The outcome of such engineering, this whole complicated system of
denial, is very difficult to dismantle. The Turkish ruling elite
will not recognize the genocide, not in the short-term, not in the
mid-term. In the long-term, maybe. But how "long" a term this will be
is something unknown. The dynamic that would step up the process is
the recognition from below, i.e. recognition by the people-a very slow
process, but much more promising than an official recognition in the
foreseeable future. People in Turkey are one by one going through a
very special kind of enlightenment-meeting with facts, learning more
about the near history, getting into closer contact with Armenians
here and elsewhere (for example, meeting and listening to Prof. Marc
Nichanian speaking in the language of philosophy and literature,
hearing his words about how meaningless an apology is when what
happened to Armenians was "unforgivable," about the meaning of the
"usurpation of mourning" and the "impossibility of representation"

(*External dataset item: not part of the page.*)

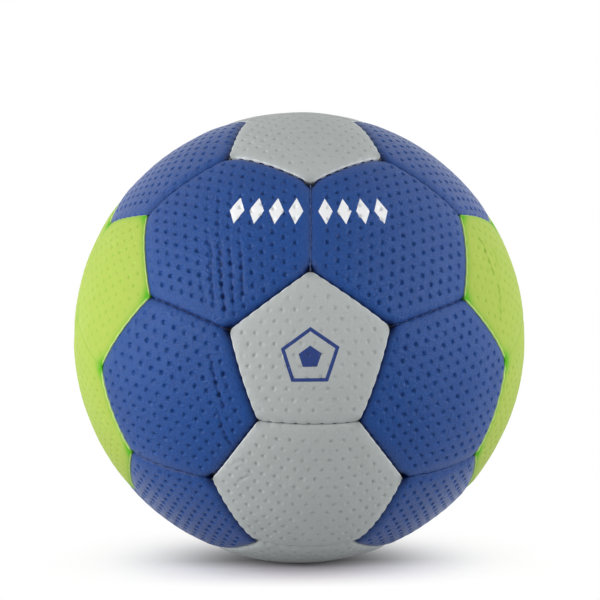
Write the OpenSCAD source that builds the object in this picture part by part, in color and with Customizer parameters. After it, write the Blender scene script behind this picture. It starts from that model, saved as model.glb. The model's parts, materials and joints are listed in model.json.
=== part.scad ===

of what Armenians experienced. More and more stories are appearing
in the dailies and periodicals in Turkey of our grandmothers and
grandfathers of Armenian origin who were stripped of their Armenian
identities, at least in the public sphere. More and more books are
being published about the genocide, enabling the readers to try and
imagine what is unimaginable.

This will turn the wheels of a long process of recognition from below,
a recognition in the hearts of people that will inevitably interact
with the process of official recognition-a must for true justice-no
matter how distant it may be for the time being.